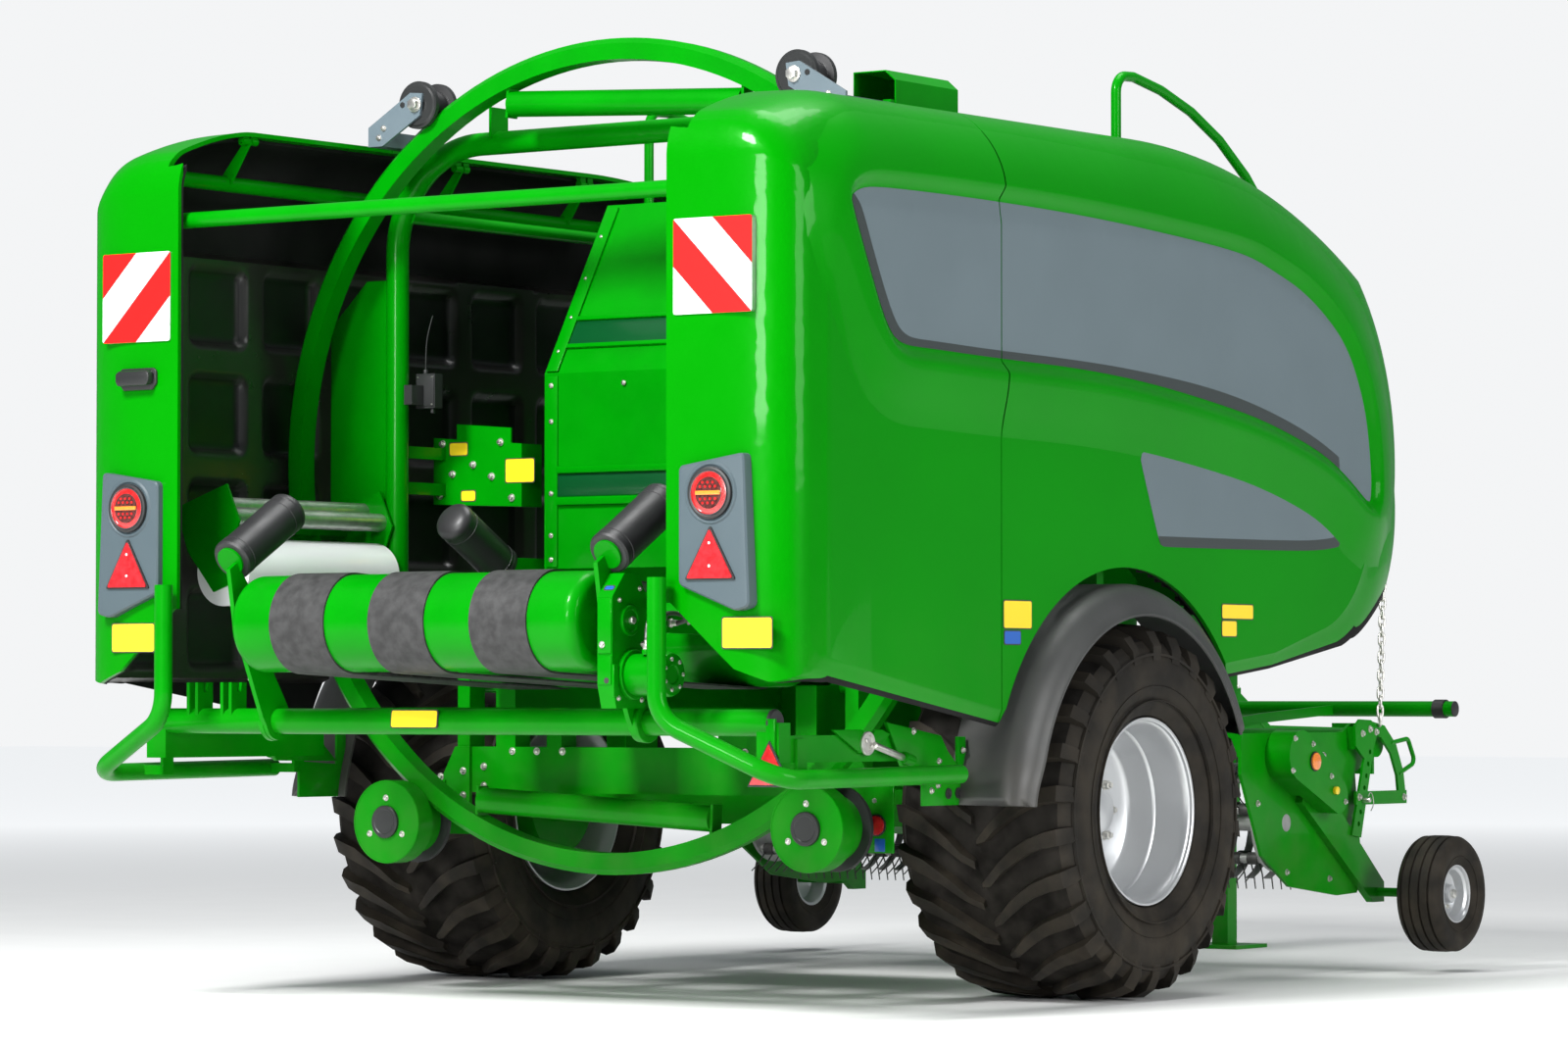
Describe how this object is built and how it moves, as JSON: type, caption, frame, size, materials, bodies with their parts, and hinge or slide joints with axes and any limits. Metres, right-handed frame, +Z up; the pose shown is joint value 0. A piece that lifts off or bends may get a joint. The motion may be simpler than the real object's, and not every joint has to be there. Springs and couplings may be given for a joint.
{
  "type": "bale wrapper",
  "caption": "Towed round baler with a turning wrapping ring behind its bale chamber, green, with moulded side doors, pick-up and drawbar.",
  "frame": {"origin": "on the ground, at the middle of the machine's length and width", "axes": "+X forward to the tractor, +Y to the left, +Z up"},
  "size_m": [6.1572, 2.9492, 3.069],
  "materials": {
    "green_paint": "gloss",
    "green_gloss": "gloss",
    "grey_paint": "satin",
    "lamp_grey": "matte",
    "tyre_rubber": "matte",
    "silver_rim": "satin",
    "black_plastic": "matte",
    "dark_rubber": "matte",
    "steel": "satin",
    "white_film": "satin"
  },
  "bodies": {
    "chassis": {"axle_beam": "green_paint", "main_frame": "green_paint", "rear_frame": "green_paint", "guard_rails": "green_paint", "ring_arch": "green_paint", "door_rails": "green_paint", "chamber_front": "green_paint", "chamber_rollers_front": "steel", "mudguards": "black_plastic", "crop_intake": "green_paint", "front_cabinet": "green_paint", "hand_rails": "green_paint", "gearbox": "grey_paint", "drawbar": "green_paint", "hitch_eye": "steel", "jack_sleeve": "green_paint", "roller_arms": "grey_paint", "drive_cover": "green_paint", "control_box": "black_plastic", "roof_cover": "green_paint"},
    "ring": {"wrapping_ring": "green_paint", "ring_rollers": "green_paint", "film_dispensers": "green_paint", "stretch_rollers": "steel", "film_rolls": "white_film"},
    "table": {"table_frame": "green_paint", "table_drive": "steel", "table_belts": "dark_rubber", "side_rollers": "dark_rubber"},
    "drum_rear": {"rear_drum": "green_paint"},
    "drum_front": {"front_drum": "green_paint"},
    "chamber_gate": {"chamber_door": "green_paint", "chamber_rollers_rear": "steel"},
    "pickup": {"pickup_frame": "green_paint", "height_stops": "green_paint", "pickup_drive_case": "green_paint"},
    "reel": {"pickup_reel": "steel"},
    "jack": {"jack_leg": "steel"},
    "pto": {"pto_shaft": "steel"},
    "wheel_left": {"tyre_left": "tyre_rubber", "rim_left": "silver_rim"},
    "gauge_wheel_left": {"gauge_tyre_left": "tyre_rubber", "gauge_rim_left": "silver_rim"},
    "lower_roller_left": {"lower_ring_roller_left": "green_paint"},
    "upper_roller_left": {"upper_ring_roller_left": "dark_rubber"},
    "door_left": {"side_door_rear_left": "green_gloss", "side_door_front_left": "green_gloss", "door_liner_left": "black_plastic", "rear_lamps_left": "lamp_grey"},
    "wheel_right": {"tyre_right": "tyre_rubber", "rim_right": "silver_rim"},
    "gauge_wheel_right": {"gauge_tyre_right": "tyre_rubber", "gauge_rim_right": "silver_rim"},
    "lower_roller_right": {"lower_ring_roller_right": "green_paint"},
    "upper_roller_right": {"upper_ring_roller_right": "dark_rubber"},
    "door_right": {"side_door_rear_right": "green_gloss", "side_door_front_right": "green_gloss", "door_liner_right": "black_plastic", "rear_lamps_right": "lamp_grey"}
  },
  "joints": [
    {"name": "wheel_turn_left", "type": "hinge", "parent": "chassis", "child": "wheel_left", "pos_m": [-1.06, 1.152, 0.6], "axis": [0, 1, 0], "continuous": true},
    {"name": "gauge_wheel_turn_left", "type": "hinge", "parent": "pickup", "child": "gauge_wheel_left", "pos_m": [1.045, 1.37, 0.275], "axis": [0, 1, 0], "continuous": true},
    {"name": "lower_roller_turn_left", "type": "hinge", "parent": "chassis", "child": "lower_roller_left", "pos_m": [-1.98, 0.832, 0.557], "axis": [1, 0, 0], "continuous": true},
    {"name": "upper_roller_turn_left", "type": "hinge", "parent": "chassis", "child": "upper_roller_left", "pos_m": [-1.98, 0.754, 2.9], "axis": [1, 0, 0], "continuous": true},
    {"name": "door_swing_left", "type": "hinge", "parent": "chassis", "child": "door_left", "pos_m": [-1.06, 1.03, 2.752], "axis": [1, 0, 0], "range_deg": [0, 70]},
    {"name": "wheel_turn_right", "type": "hinge", "parent": "chassis", "child": "wheel_right", "pos_m": [-1.06, -1.152, 0.6], "axis": [0, 1, 0], "continuous": true},
    {"name": "gauge_wheel_turn_right", "type": "hinge", "parent": "pickup", "child": "gauge_wheel_right", "pos_m": [1.045, -1.37, 0.275], "axis": [0, 1, 0], "continuous": true},
    {"name": "lower_roller_turn_right", "type": "hinge", "parent": "chassis", "child": "lower_roller_right", "pos_m": [-1.98, -0.832, 0.557], "axis": [1, 0, 0], "continuous": true},
    {"name": "upper_roller_turn_right", "type": "hinge", "parent": "chassis", "child": "upper_roller_right", "pos_m": [-1.98, -0.754, 2.9], "axis": [1, 0, 0], "continuous": true},
    {"name": "door_swing_right", "type": "hinge", "parent": "chassis", "child": "door_right", "pos_m": [-1.06, -1.03, 2.752], "axis": [-1, 0, 0], "range_deg": [0, 70]},
    {"name": "ring_turn", "type": "hinge", "parent": "chassis", "child": "ring", "pos_m": [-1.98, 0, 1.733], "axis": [1, 0, 0], "continuous": true},
    {"name": "table_tip", "type": "hinge", "parent": "chassis", "child": "table", "pos_m": [-2.784, 0, 0.888], "axis": [0, -1, 0], "range_deg": [0, 35]},
    {"name": "rear_drum_turn", "type": "hinge", "parent": "table", "child": "drum_rear", "pos_m": [-2.923, 0, 1.19], "axis": [0, 1, 0], "continuous": true},
    {"name": "front_drum_turn", "type": "hinge", "parent": "table", "child": "drum_front", "pos_m": [-1.86, 0, 1.132], "axis": [0, 1, 0], "continuous": true},
    {"name": "chamber_gate_swing", "type": "hinge", "parent": "chassis", "child": "chamber_gate", "pos_m": [-0.76, 0, 2.62], "axis": [0, 1, 0], "range_deg": [0, 35]},
    {"name": "pickup_lift", "type": "hinge", "parent": "chassis", "child": "pickup", "pos_m": [0.02, 0, 0.7], "axis": [0, 1, 0], "range_deg": [0, 3.5]},
    {"name": "reel_turn", "type": "hinge", "parent": "pickup", "child": "reel", "pos_m": [0.44, 0, 0.53], "axis": [0, 1, 0], "continuous": true},
    {"name": "pto_turn", "type": "hinge", "parent": "chassis", "child": "pto", "pos_m": [0.94, 0, 1.125], "axis": [1, 0, 0], "continuous": true},
    {"name": "jack_slide", "type": "slide", "parent": "chassis", "child": "jack", "axis": [0, 0, 1], "range_m": [0, 0.35]}
  ]
}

§ **What you have to do**:
Word for word, restate all of the data shown above.

§ **The answer**:
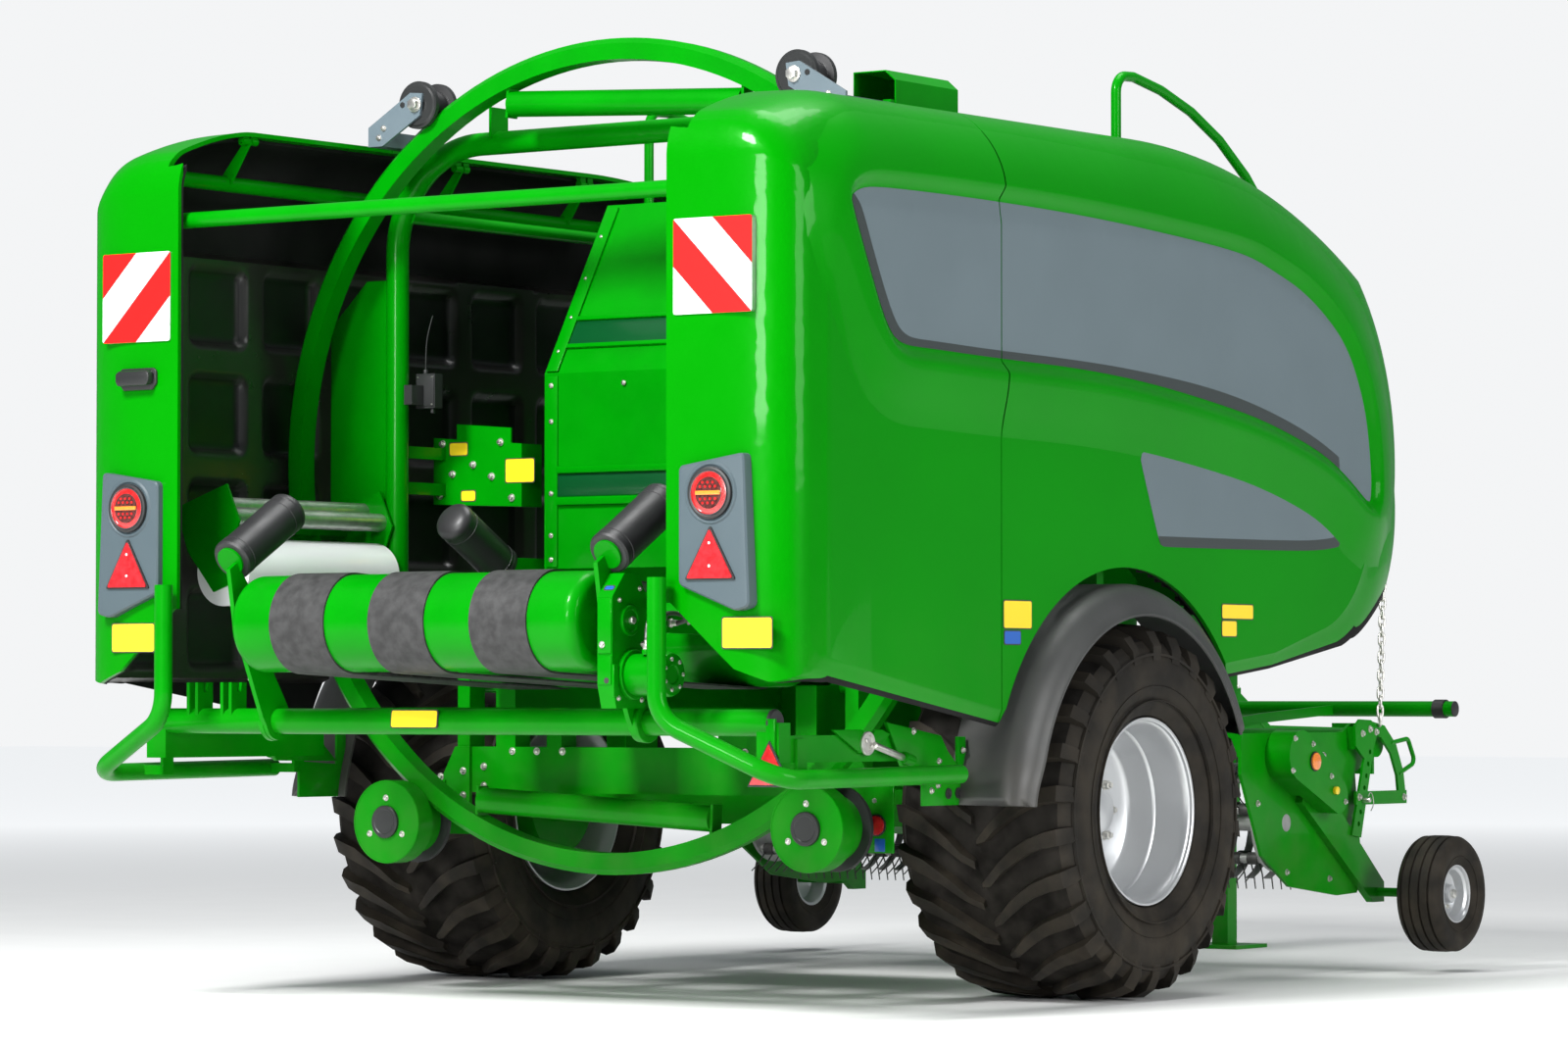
Describe how this object is built and how it moves, as JSON: type, caption, frame, size, materials, bodies with their parts, and hinge or slide joints with axes and any limits. Metres, right-handed frame, +Z up; the pose shown is joint value 0. A piece that lifts off or bends may get a joint. The motion may be simpler than the real object's, and not every joint has to be there. Springs and couplings may be given for a joint.
{
  "type": "bale wrapper",
  "caption": "Towed round baler with a turning wrapping ring behind its bale chamber, green, with moulded side doors, pick-up and drawbar.",
  "frame": {"origin": "on the ground, at the middle of the machine's length and width", "axes": "+X forward to the tractor, +Y to the left, +Z up"},
  "size_m": [6.1572, 2.9492, 3.069],
  "materials": {
    "green_paint": "gloss",
    "green_gloss": "gloss",
    "grey_paint": "satin",
    "lamp_grey": "matte",
    "tyre_rubber": "matte",
    "silver_rim": "satin",
    "black_plastic": "matte",
    "dark_rubber": "matte",
    "steel": "satin",
    "white_film": "satin"
  },
  "bodies": {
    "chassis": {"axle_beam": "green_paint", "main_frame": "green_paint", "rear_frame": "green_paint", "guard_rails": "green_paint", "ring_arch": "green_paint", "door_rails": "green_paint", "chamber_front": "green_paint", "chamber_rollers_front": "steel", "mudguards": "black_plastic", "crop_intake": "green_paint", "front_cabinet": "green_paint", "hand_rails": "green_paint", "gearbox": "grey_paint", "drawbar": "green_paint", "hitch_eye": "steel", "jack_sleeve": "green_paint", "roller_arms": "grey_paint", "drive_cover": "green_paint", "control_box": "black_plastic", "roof_cover": "green_paint"},
    "ring": {"wrapping_ring": "green_paint", "ring_rollers": "green_paint", "film_dispensers": "green_paint", "stretch_rollers": "steel", "film_rolls": "white_film"},
    "table": {"table_frame": "green_paint", "table_drive": "steel", "table_belts": "dark_rubber", "side_rollers": "dark_rubber"},
    "drum_rear": {"rear_drum": "green_paint"},
    "drum_front": {"front_drum": "green_paint"},
    "chamber_gate": {"chamber_door": "green_paint", "chamber_rollers_rear": "steel"},
    "pickup": {"pickup_frame": "green_paint", "height_stops": "green_paint", "pickup_drive_case": "green_paint"},
    "reel": {"pickup_reel": "steel"},
    "jack": {"jack_leg": "steel"},
    "pto": {"pto_shaft": "steel"},
    "wheel_left": {"tyre_left": "tyre_rubber", "rim_left": "silver_rim"},
    "gauge_wheel_left": {"gauge_tyre_left": "tyre_rubber", "gauge_rim_left": "silver_rim"},
    "lower_roller_left": {"lower_ring_roller_left": "green_paint"},
    "upper_roller_left": {"upper_ring_roller_left": "dark_rubber"},
    "door_left": {"side_door_rear_left": "green_gloss", "side_door_front_left": "green_gloss", "door_liner_left": "black_plastic", "rear_lamps_left": "lamp_grey"},
    "wheel_right": {"tyre_right": "tyre_rubber", "rim_right": "silver_rim"},
    "gauge_wheel_right": {"gauge_tyre_right": "tyre_rubber", "gauge_rim_right": "silver_rim"},
    "lower_roller_right": {"lower_ring_roller_right": "green_paint"},
    "upper_roller_right": {"upper_ring_roller_right": "dark_rubber"},
    "door_right": {"side_door_rear_right": "green_gloss", "side_door_front_right": "green_gloss", "door_liner_right": "black_plastic", "rear_lamps_right": "lamp_grey"}
  },
  "joints": [
    {"name": "wheel_turn_left", "type": "hinge", "parent": "chassis", "child": "wheel_left", "pos_m": [-1.06, 1.152, 0.6], "axis": [0, 1, 0], "continuous": true},
    {"name": "gauge_wheel_turn_left", "type": "hinge", "parent": "pickup", "child": "gauge_wheel_left", "pos_m": [1.045, 1.37, 0.275], "axis": [0, 1, 0], "continuous": true},
    {"name": "lower_roller_turn_left", "type": "hinge", "parent": "chassis", "child": "lower_roller_left", "pos_m": [-1.98, 0.832, 0.557], "axis": [1, 0, 0], "continuous": true},
    {"name": "upper_roller_turn_left", "type": "hinge", "parent": "chassis", "child": "upper_roller_left", "pos_m": [-1.98, 0.754, 2.9], "axis": [1, 0, 0], "continuous": true},
    {"name": "door_swing_left", "type": "hinge", "parent": "chassis", "child": "door_left", "pos_m": [-1.06, 1.03, 2.752], "axis": [1, 0, 0], "range_deg": [0, 70]},
    {"name": "wheel_turn_right", "type": "hinge", "parent": "chassis", "child": "wheel_right", "pos_m": [-1.06, -1.152, 0.6], "axis": [0, 1, 0], "continuous": true},
    {"name": "gauge_wheel_turn_right", "type": "hinge", "parent": "pickup", "child": "gauge_wheel_right", "pos_m": [1.045, -1.37, 0.275], "axis": [0, 1, 0], "continuous": true},
    {"name": "lower_roller_turn_right", "type": "hinge", "parent": "chassis", "child": "lower_roller_right", "pos_m": [-1.98, -0.832, 0.557], "axis": [1, 0, 0], "continuous": true},
    {"name": "upper_roller_turn_right", "type": "hinge", "parent": "chassis", "child": "upper_roller_right", "pos_m": [-1.98, -0.754, 2.9], "axis": [1, 0, 0], "continuous": true},
    {"name": "door_swing_right", "type": "hinge", "parent": "chassis", "child": "door_right", "pos_m": [-1.06, -1.03, 2.752], "axis": [-1, 0, 0], "range_deg": [0, 70]},
    {"name": "ring_turn", "type": "hinge", "parent": "chassis", "child": "ring", "pos_m": [-1.98, 0, 1.733], "axis": [1, 0, 0], "continuous": true},
    {"name": "table_tip", "type": "hinge", "parent": "chassis", "child": "table", "pos_m": [-2.784, 0, 0.888], "axis": [0, -1, 0], "range_deg": [0, 35]},
    {"name": "rear_drum_turn", "type": "hinge", "parent": "table", "child": "drum_rear", "pos_m": [-2.923, 0, 1.19], "axis": [0, 1, 0], "continuous": true},
    {"name": "front_drum_turn", "type": "hinge", "parent": "table", "child": "drum_front", "pos_m": [-1.86, 0, 1.132], "axis": [0, 1, 0], "continuous": true},
    {"name": "chamber_gate_swing", "type": "hinge", "parent": "chassis", "child": "chamber_gate", "pos_m": [-0.76, 0, 2.62], "axis": [0, 1, 0], "range_deg": [0, 35]},
    {"name": "pickup_lift", "type": "hinge", "parent": "chassis", "child": "pickup", "pos_m": [0.02, 0, 0.7], "axis": [0, 1, 0], "range_deg": [0, 3.5]},
    {"name": "reel_turn", "type": "hinge", "parent": "pickup", "child": "reel", "pos_m": [0.44, 0, 0.53], "axis": [0, 1, 0], "continuous": true},
    {"name": "pto_turn", "type": "hinge", "parent": "chassis", "child": "pto", "pos_m": [0.94, 0, 1.125], "axis": [1, 0, 0], "continuous": true},
    {"name": "jack_slide", "type": "slide", "parent": "chassis", "child": "jack", "axis": [0, 0, 1], "range_m": [0, 0.35]}
  ]
}